JYT’s resignation creates room for a by-election

The former prime minister and Druk Phuensum Tshogpa (DPT) President Jigmi Y. Thinley submitted his resignation on July 31. He submitted his resignation through the National Assembly secretary to be addressed by the speaker.

The letter is subject to acceptance by the speaker, who was elected only recently on August 2 during the first NA sitting of the second Parliament.

The NA Act states that if a member wishes to resign from his or her seat when the house is not in session, it should be through the secretary general that the resignation be routed.

“While I’ll be guided by law, there are many concerns.
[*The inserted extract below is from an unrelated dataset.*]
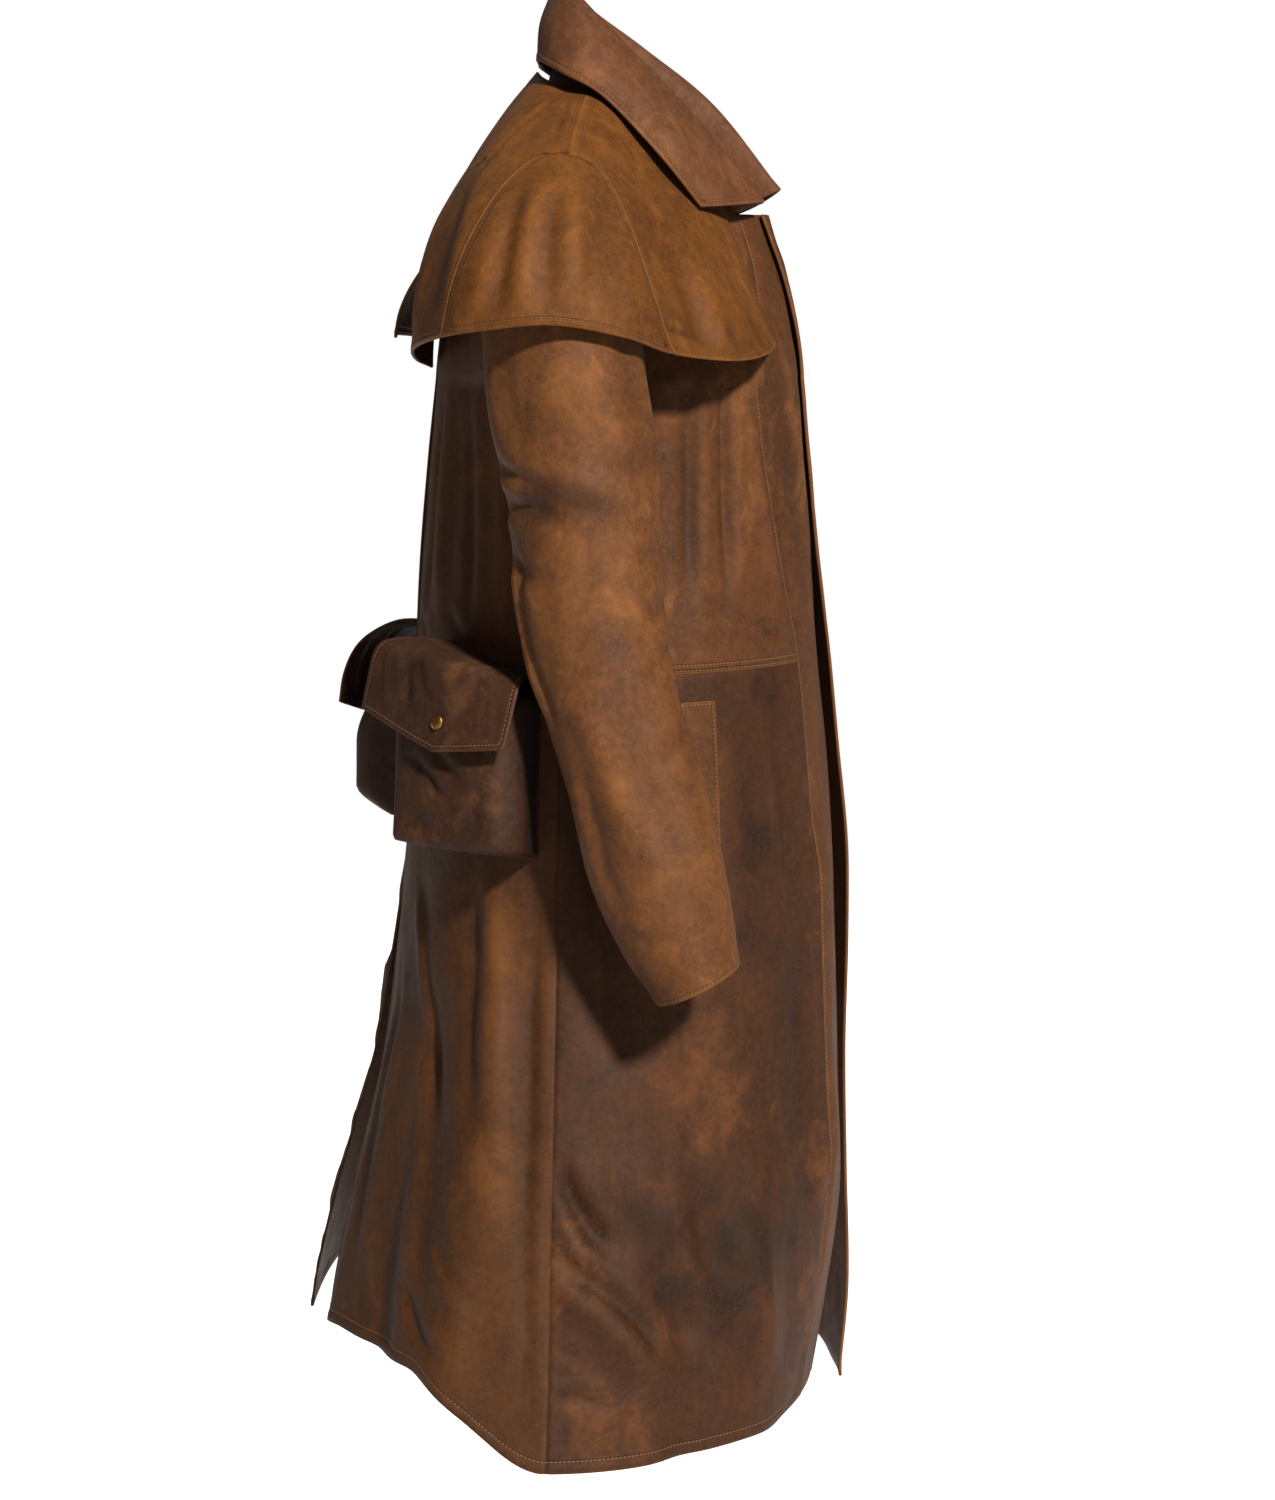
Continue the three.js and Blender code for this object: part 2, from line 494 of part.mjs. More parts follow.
function sewSleeve(side, facing) {
  const rings = [...steps(0, 5, 7), ...steps(5, 12, 8).slice(1)];
  for (const [piece, [from, to], columns] of [["upper", UPPER_SLEEVE, 11], ["under", UNDER_SLEEVE, 8]]) {
    const surface = (angle, ring) => sleevePoint(side, angle, ring);
    sew(`sleeve_${piece}_${side}`, wall(surface, -facing, steps(from, to, columns), rings, WALL), LEATHER);
  }
}

// A point of the collar. along runs from the left front end (-1) round the back (0) to the right one (1),
// up from the neck seam (0) over the roll (0.5) to the outer edge (1).
function collarPoint(along, up) {
  const row = between(COLLAR[along > 0 ? "right" : "left"], "along", Math.abs(along));
  const neck = neckline(Math.abs(along));
  const roll = new THREE.Vector3(row.rollX, row.rollY, row.rollZ);
  const edge = new THREE.Vector3(row.edgeX, row.edgeY, row.edgeZ);
  const out = new THREE.Vector3().subVectors(edge, new THREE.Vector3(0, 0, edge.z)).normalize();
  const stand = neck.clone().lerp(roll, 0.5).addScaledVector(out, -STAND_CROWN);
  const leaf = roll.clone().lerp(edge, 0.5).addScaledVector(out, LEAF_CROWN);
  const line = [neck, stand, roll, leaf, edge].map((p, i) => ({ at: i / 4, x: p.x, y: p.y, z: p.z }));
  const p = between(line, "at", up);
  return new THREE.Vector3(along > 0 ? -p.x : p.x, p.y, p.z);
}

function sewCollar() {
  const columns = steps(-1, 1, 8 * NECK_STEPS);
  sew("collar_stand", wall(collarPoint, -1, columns, steps(0, 0.5, 4), WALL, SEAM), COLLAR_LEATHER);
  sew("collar_leaf", wall(collarPoint, -1, columns, steps(0.5, 1, 5), WALL, SEAM), COLLAR_LEATHER);
}

// A point of the shoulder cape: turn from the front edge to the slit, fall from the neck (0) to the hem
// (1).
function capePoint(side, turn, fall) {
  const row = between(CAPE, "turn", turn);
  const part = ease((turn - SLIT.turn) / (1 - SLIT.turn)) * ease((fall - SLIT.fall) / (1 - SLIT.fall));
  const swing = side === "left" ? part : 0;
  const angle = (fall * Math.PI) / 2;
  const reach = Math.sin(angle) ** row.round;
  const drop = mix(1 - Math.max(Math.cos(angle), 0) ** row.round, reach, row.slope);
  const x = mix(row.neckX, row.hemX, reach) + part * SLIT[side];
  return new THREE.Vector3(
    side === "right" ? -x : x,
    mix(row.neckY, row.hemY, reach) + swing * SLIT.out,
    mix(row.neckZ, row.hemZ, drop) + swing * SLIT.up,
  );
}

// The turn at which a seam of the arm piece lies. Above the shoulder point both are the shoulder seam.
function capeSeam(which, fall) {
  const { turn, fall: start, half } = CAPE_SHOULDER;
  if (fall < start) return turn;
  const widen = ((fall - start) / (1 - start)) ** 0.4;
  return mix(turn + (which === "front" ? -half : half), CAPE_SEAMS[which], widen);
}

function sewCape(side, facing) {
  const start = CAPE_SHOULDER.fall;
  const falls = [0.03, 0.15, 0.27, start - 1e-3, start + 2e-3, 0.45, 0.52, 0.61, 0.73, 0.86, 0.995];
  const seam = (which) => (fall) => capeSeam(which, fall);
  const pieces = [
    ["front", () => 0, seam("front"), 8, falls],
    ["arm", seam("front"), seam("back"), 9, falls.filter((fall) => fall > start)],
    ["back", seam("back"), () => 1, 8, falls],
  ];
  for (const [piece, from, to, columns, rows] of pieces) {
    const surface = (u, fall) => capePoint(side, mix(from(fall), to(fall), u), fall);
    sew(`cape_${piece}_${side}`, wall(surface, -facing, steps(0, 1, columns), rows, CAPE_WALL), CAPE_LEATHER);
  }
}

// The skin of a hip pocket or of its flap, as a lift off the back panel. Both are placed by degrees round
// from the centre back and by drop.
function pocketPoint(side, facing, degrees, drop, lift) {
  const surface = (across, level) => bodyPoint(side, false, across, level);
  return lifted(surface, -facing, degrees / 90, CHEST - drop, lift);
}

// The bag's wall runs in from its side edges on the panel, out along the gussets and over the face. It is
// open at the top. edgewise and upward run from 0 to 1.
function bagPoint(side, facing, edgewise, upward) {
  const { from, to, deep, bottom, mouth, lean, sag, turned } = POCKET_SIDE[side];
  const { gusset, foot, full, round } = BAG;
  const reach = Math.min(edgewise, 1 - edgewise) / gusset;
  const face = clamp((edgewise - gusset * foot) / (1 - 2 * gusset * foot));
  const flare = (BAG.flare / HIP_DEGREE) * (1 - clamp(reach));
  const degrees = mix(from, to, face) + (edgewise < 0.5 ? -flare : flare);
  const climb = clamp((upward - gusset * sag) / (1 - gusset * sag));
  const top = mouth + (degrees - (from + to) / 2) * HIP_DEGREE * Math.sin(radians(turned));
  const drop = mix(bottom + BAG.flare * (1 - clamp(upward / gusset)), top, climb);
  const out = (ease(reach) * ease(upward / gusset)) ** round;
  const narrow = lean * ease((climb - full) / (1 - full));
  const stand = deep * (1 - narrow) + FLAT * (2 * face - 1) ** 2;
  return pocketPoint(side, facing, degrees, drop, ON_PANEL + stand * out);
}

// The flap comes off the panel above the bag, over its mouth and down in front of it, to a blunt point. It is
// turned in the panel, so that its front end hangs lower.
function flapPoint(side, facing, edgewise, downward) {
  const { from, to, deep, turned } = POCKET_SIDE[side];
  const run = between(FLAP_RUN[side], "down", downward);
  const half = ((to - from) * HIP_DEGREE) / 2 + FLAP.overhang * ease(downward / FLAP.level);
  const aside = mix(-half, half, edgewise);
  const off = Math.abs(edgewise - FLAP.peak) / (edgewise < FLAP.peak ? FLAP.peak : 1 - FLAP.peak);
  const below = run.below - FLAP.point * off * ease((downward - FLAP.level) / (1 - FLAP.level));
  const c = Math.cos(radians(turned));
  const s = Math.sin(radians(turned));
  const degrees = (from + to) / 2 + (aside * c - below * s) / HIP_DEGREE;
  const drop = FLAP.top + aside * s + below * c;
  const stand = deep + FLAP.clear + FLAT * (2 * edgewise - 1) ** 2;
  return pocketPoint(side, facing, degrees, drop, FLAP_SEAM + stand * run.out);
}

function sewPocket(side, facing) {
  const bagColumns = [0, 0.08, 0.16, 0.24, 0.35, 0.5, 0.65, 0.76, 0.84, 0.92, 1];
  const bagRows = [0, 0.08, 0.16, 0.24, 0.42, 0.6, 0.8, 1];
  const bag = (u, v) => bagPoint(side, facing, u, v);
  sew(`pocket_bag_${side}`, wall(bag, -facing, bagColumns, bagRows, WALL), DARK_LEATHER);
  const flap = (u, v) => flapPoint(side, facing, u, v);
  const flapRows = [0, 0.14, 0.28, 0.4, 0.5, 0.66, 0.83, 1];
  sew(`pocket_flap_${side}`, wall(flap, facing, steps(0, 1, 8), flapRows, WALL), DARK_LEATHER);

  // Snap cap: a low dome, its foot just clear of the flap
  const foot = lifted(flap, facing, FLAP.peak, SNAP.down, WALL / 2 + SNAP.off);
  const axis = lifted(flap, facing, FLAP.peak, SNAP.down, WALL + SNAP.off).sub(foot);
  const dome = [[0, 0], [0.9, 0], [1, 0.2], [0.93, 0.5], [0.6, 0.85], [0, 1]];
  const profile = dome.map(([out, up]) => new THREE.Vector2(out * SNAP.radius, up * SNAP.thick));
  const cap = new THREE.LatheGeometry(profile, SNAP_SIDES);
  const up = new THREE.Vector3(0, 1, 0);
  cap.applyQuaternion(new THREE.Quaternion().setFromUnitVectors(up, axis.normalize()));
  cap.translate(foot.x, foot.y, foot.z);
  sew(`snap_${side}`, cap, BRASS);
}

// A welt lies on the front skirt, turned in along its rear edge. Placed by degrees round from the centre
// front.
function sewWelt(side, facing) {
  const skin = (across, level) => bodyPoint(side, true, across, level);
  const { from, to, top, bottom, lift } = WELT;
  const surface = (u, drop) => lifted(skin, facing, mix(from, to, u) / 90, CHEST - drop, lift);
  const welt = wall(surface, -facing, steps(0, 1, 3), steps(top, bottom, 8), WALL);
  sew(`pocket_welt_${side}`, welt, DARK_LEATHER);
}

for (const [side, facing] of [["right", -1], ["left", 1]]) {
  sewBody(side, facing);
  sewSleeve(side, facing);
  sewCape(side, facing);
  sewPocket(side, facing);
  sewWelt(side, facing);
}
sewCollar();

export default coat;
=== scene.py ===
import math

import bpy
import numpy as np
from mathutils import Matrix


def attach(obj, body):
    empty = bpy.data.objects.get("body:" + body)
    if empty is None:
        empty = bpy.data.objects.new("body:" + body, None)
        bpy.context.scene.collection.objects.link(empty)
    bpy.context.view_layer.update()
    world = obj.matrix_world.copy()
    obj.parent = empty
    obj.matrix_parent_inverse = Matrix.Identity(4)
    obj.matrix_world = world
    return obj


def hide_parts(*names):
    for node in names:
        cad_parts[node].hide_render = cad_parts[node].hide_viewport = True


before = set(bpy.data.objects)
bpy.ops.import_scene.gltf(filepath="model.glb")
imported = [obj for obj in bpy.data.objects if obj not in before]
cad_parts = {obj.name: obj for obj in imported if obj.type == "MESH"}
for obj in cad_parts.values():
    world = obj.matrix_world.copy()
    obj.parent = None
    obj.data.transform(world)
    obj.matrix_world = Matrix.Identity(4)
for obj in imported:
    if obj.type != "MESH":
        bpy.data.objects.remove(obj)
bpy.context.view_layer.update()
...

What if the law is not so clear, what happens then?” said newly-elected NA Speaker Jigme Zangpo upon knowledge of the the DPT President’s resignation.

The NA Speaker cited the example of 2008 elections where the People’s Democratic Party (PDP) won only two of 47 seats but did not set a precedent for resignation.

What if they had wanted to resign, he asked.

Coming back to the present, if Jigmi Y. Thinley’s resignation is accepted it would mean that the office of a member is vacant and that too much before the expiration of its five-year term.

Under such circumstance a writ for an election would be issued within a month of its occurrence to fill the vacancy. The same laws in the election Act would apply in the case of a by-election, which would apply to the real elections.

The election Act states that the election of a member to fill the vacancy would be held within 90 days from the date of the vacancy. The NA Act states four reasons (resignation, death, disqualification or removal, or expiration of term of office) for a seat to be considered vacant.